## Written request
Would you quote the material below from its first line through the line containing "from FreeCAD import", exactly and with both ends included?

## Supplied material
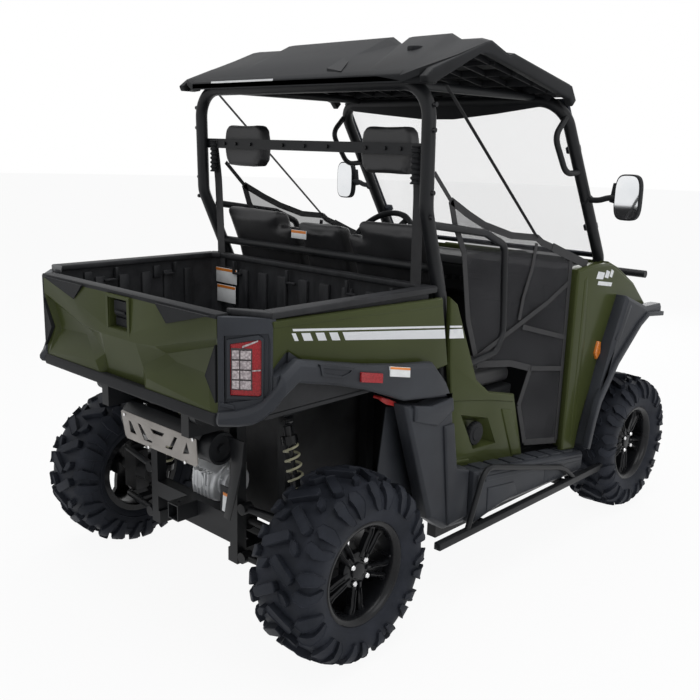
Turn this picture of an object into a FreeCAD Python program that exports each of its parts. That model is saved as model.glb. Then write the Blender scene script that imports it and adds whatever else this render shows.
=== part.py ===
import FreeCAD, Part
import math
import os
import re
import Sketcher
from FreeCAD import Placement, Rotation, Vector

# A four-wheeled side by side utility vehicle with a cabin for three and a tipping load bed.
# +X points forward, +Y to the left and +Z up, and the ground is at Z 0. The pieces are laid
# out from the ground under the rear axle, and each node is then shifted so that the origin
# lies under the middle of the whole vehicle. Sizes are in millimetres.
SIZES = (
    # The stance sets every place: along from wheelbase, across from body_half, up from tyre_radius.
    # Outlines of the body are shares of wheelbase, body_half and rail_high.
    ("wheelbase", 1864),
    ("body_half", 620),
    ("tyre_radius", 317.5),
    ("rail_high", "tyre_radius * 3.700787"),
    ("tail_reach", "wheelbase * 0.218884"),
    ("nose_reach", "wheelbase * 0.289700"),
    # Wheels
    ("rear_tyre_wide", 260),
    ("front_tyre_wide", 240),
    ("rear_wheel_out", "body_half * 1.012903"),
    ("front_wheel_out", "body_half * 1.017742"),
    ("rim_radius", "tyre_radius * 0.498898"),
    ("rim_wall", 12),
    ("hub_radius", 56),
    ("hub_deep", 22),
    ("hub_recess", 60),
    ("hub_floor", 6),
    ("sleeve_radius", 34),
    ("sleeve_long", 60),
    ("spoke_wide", 17),
    ("spoke_spread", 34),
    ("spoke_deep", 22),
    ("spoke_bite", 3),
    ("cap_radius", 24),
    ("cap_high", 9),
    ("axle_radius", 14),
    # Clearances: on running shafts, at seats that meet, and beside pins
    ("shaft_slack", 0.05),
    ("seat_gap", 0.3),
    ("pin_gap", 3),
    # Suspension, steering and drive
    ("knuckle_wide", 80),
    ("knuckle_deep", 60),
    ("kingpin_out", "body_half * 0.903226"),
    ("kingpin_radius", 10),
    ("pivot_drop", "tyre_radius * 0.308661"),
    ("eye_radius", 24),
    ("eye_high", 20),
    ("arm_radius", 13),
    ("arm_spread", 110),
    ("arm_foot_spread", 90),
    ("arm_foot", 16),
    ("arm_low", "tyre_radius * 0.787402"),
    ("arm_high", "tyre_radius * 1.354331"),
    ("bush_radius", 20),
    ("shock_along", 41),
    ("shock_low_out", "body_half * 0.693548"),
    ("shock_high_out", "body_half * 0.500000"),
    ("shock_foot", "tyre_radius * 0.787402"),
    ("shock_radius", 16),
    ("spring_radius", 25),
    ("spring_seat_thick", 12),
    ("half_shaft_radius", 13),
    ("boot_radius", 34),
    ("boot_long", 70),
    ("steer_room", 16),
    ("case_long", 180),
    ("case_half", "body_half * 0.161290"),
    ("case_high", "tyre_radius * 0.472441"),
    ("rear_case_high", 240),
    ("prop_high", "tyre_radius * 1.007874"),
    ("engine_back", "wheelbase * 0.080472"),
    ("engine_long", "wheelbase * 0.219957"),
    ("engine_half", "body_half * 0.306452"),
    ("engine_high", "tyre_radius * 1.354331"),
    ("muffler_back", "arm_spread + tower_wide / 2 + muffler_radius + gate_gap * 2"),
    ("muffler_high", "tyre_radius * 2.078740"),
    ("muffler_half", "body_half * 0.411290"),
    ("muffler_radius", 56),
    # Frame and cage
    ("rail_out", "body_half * 0.411290"),
    ("rail_wide", 50),
    ("rail_tail", "wheelbase * 0.069742"),
    ("rail_nose", "wheelbase * 0.110515"),
    ("frame_low", "tyre_radius * 0.692913"),
    ("tower_wide", 40),
    ("tower_plate", 25),
    ("tower_high", "tyre_radius * 2.409449"),
    ("top_rail_front", "wheelbase * 0.300429"),
    ("pillar_foot_back", "wheelbase * 0.869099"),
    ("cage_foot_out", "body_half * 0.927419"),
    ("side_rail_out", "body_half * 0.964516"),
    ("side_rail_back", "wheelbase * 0.289700"),
    ("side_rail_front", "wheelbase * 0.772532"),
    ("floor_high", "tyre_radius * 1.086614"),
    ("outrigger_back", "wheelbase * 0.375536"),
    ("outrigger_front", "wheelbase * 0.697425"),
    ("hitch_reach", "wheelbase * 0.115343"),
    ("receiver_low", "tyre_radius * 1.039370"),
    ("receiver_wide", 60),
    ("receiver_bore", 51),
    ("hitch_pin_radius", 8),
    ("cage_radius", 24),
    ("cage_bend", 110),
    ("cage_out", "body_half * 0.967742"),
    ("back_hoop_along", "wheelbase * 0.206545"),
    ("front_hoop_along", "wheelbase * 0.653433"),
    ("rear_hoop_high", "tyre_radius * 5.826772"),
    ("front_hoop_high", "tyre_radius * 5.782677"),
    ("bar_radius", 16),
    ("small_tube", 14),
    ("small_bend", 45),
    ("mirror_arm_radius", 9),
    ("mirror_out", "body_half * 1.267742"),
    ("mirror_wide", 120),
    ("mirror_along", "wheelbase * 0.775215"),
    ("mirror_up", "tyre_radius * 4.566929"),
    ("mirror_thick", 30),
    ("mirror_high", 190),
    # Panels
    ("skin", 20),
    ("bed_side_in", "body_half * 0.967742"),
    ("flare_deep", 58),
    ("band_high", 45),
    ("roof_half", "body_half * 1.038710"),
    ("roof_skin", 22),
    ("roof_foot_high", 27),
    ("net_thick", 4),
    ("corner_low", "tyre_radius * 2.683465"),
    ("lamp_low", "tyre_radius * 2.944882"),
    ("lamp_high", "tyre_radius * 3.433071"),
    ("fender_out", "body_half * 1.064516"),
    ("front_flare_out", "body_half * 1.177419"),
    ("hood_half", "body_half * 0.725806"),
    ("sill_out", "body_half * 1.129032"),
    ("filler_along", "wheelbase * 0.398605"),
    ("filler_high", "tyre_radius * 1.855118"),
    ("filler_radius", 48),
    ("fascia_ahead", "wheelbase * 0.142704"),
    ("fascia_thick", 60),
    ("bumper_radius", 19),
    ("step_back", "wheelbase * 0.209227"),
    ("step_front", "wheelbase * 0.804721"),
    ("step_out", "body_half * 1.233871"),
    ("step_wide", 30),
    ("step_low", "tyre_radius * 0.771654"),
    # Load bed, its subframe and the tailgate
    ("bed_floor", "tyre_radius * 2.714961"),
    ("deck_thick", 20),
    ("rim_low", "tyre_radius * 3.662992"),
    ("sub_rail_front", "wheelbase * 0.214592"),
    ("sub_cross_back", "wheelbase * -0.107296"),
    ("sub_cross_front", "wheelbase * 0.193133"),
    ("hinge_back", "wheelbase * 0.160944"),
    ("hinge_high", "tyre_radius * 2.519685"),
    ("hinge_radius", 12),
    ("ear_radius", 26),
    ("ear_wide", 30),
    ("gate_back", "wheelbase * 0.214592"),
    ("gate_low", "tyre_radius * 2.699213"),
    ("gate_half", "body_half * 0.801613"),
    ("gate_thick", 42),
    ("strip_deep", 8),
    ("gate_gap", 5),
    ("gate_pivot_back", "gate_back - gate_thick - gate_bite * 2"),
    ("gate_pivot_high", "gate_low - gate_pin - gate_wall + gate_bite"),
    ("gate_bite", 1),
    ("gate_pin", 6),
    ("gate_wall", 5),
    ("gate_ear_radius", 8),
    ("gate_ear_out", "body_half * 0.435484"),
    ("gate_ear_wide", 20),
    ("gate_barrel", 50),
    ("ear_gap", 0.5),
    # Cabin
    ("floor_half", "body_half * 0.919355"),
    ("base_half", "body_half * 0.879032"),
    ("seat_in", "body_half * 0.225806"),
    ("seat_out", "body_half * 0.879032"),
    ("cushion_back", "wheelbase * 0.389109"),
    ("cushion_front", "wheelbase * 0.590129"),
    ("cushion_low", "tyre_radius * 2.252913"),
    ("cushion_thick", "tyre_radius * 0.283465"),
    ("headrest_in", "body_half * 0.419355"),
    ("headrest_out", "body_half * 0.806452"),
    ("belt_radius", 12),
    ("belt_along", "wheelbase * 0.209764"),
    ("belt_low", "tyre_radius * 4.588976"),
    ("belt_high", "tyre_radius * 5.051969"),
    ("steer_along", "wheelbase * 0.638412"),
    ("steer_out", "body_half * 0.483871"),
    ("steer_up", "tyre_radius * 3.779528"),
    ("steer_radius", 172),
    ("grip_radius", 13),
    ("spoke_radius", 8),
    ("boss_radius", 30),
    ("boss_high", 30),
    ("steer_shaft_radius", 11),
    ("column_radius", 18),
    ("column_start", 45),
    ("column_long", 240),
)
ALIASES = {alias for alias, size in SIZES}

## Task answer
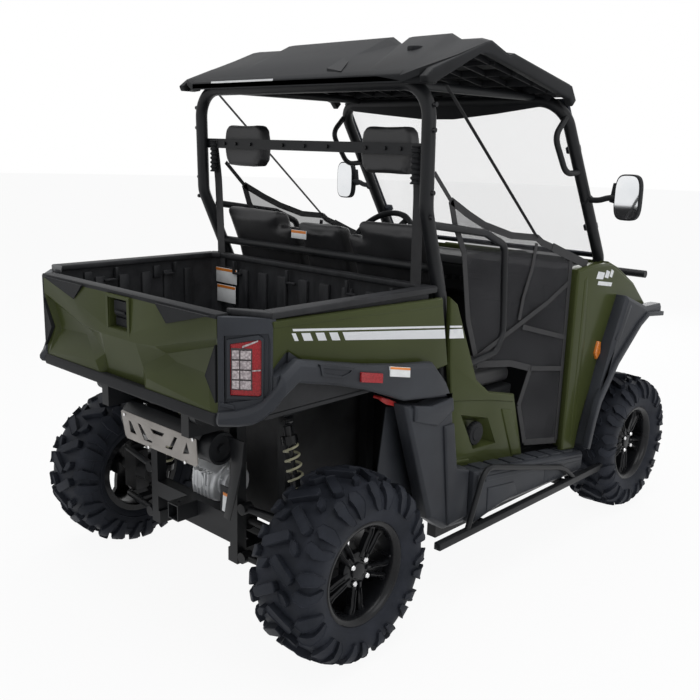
Turn this picture of an object into a FreeCAD Python program that exports each of its parts. That model is saved as model.glb. Then write the Blender scene script that imports it and adds whatever else this render shows.
=== part.py ===
import FreeCAD, Part
import math
import os
import re
import Sketcher
from FreeCAD import Placement, Rotation, Vector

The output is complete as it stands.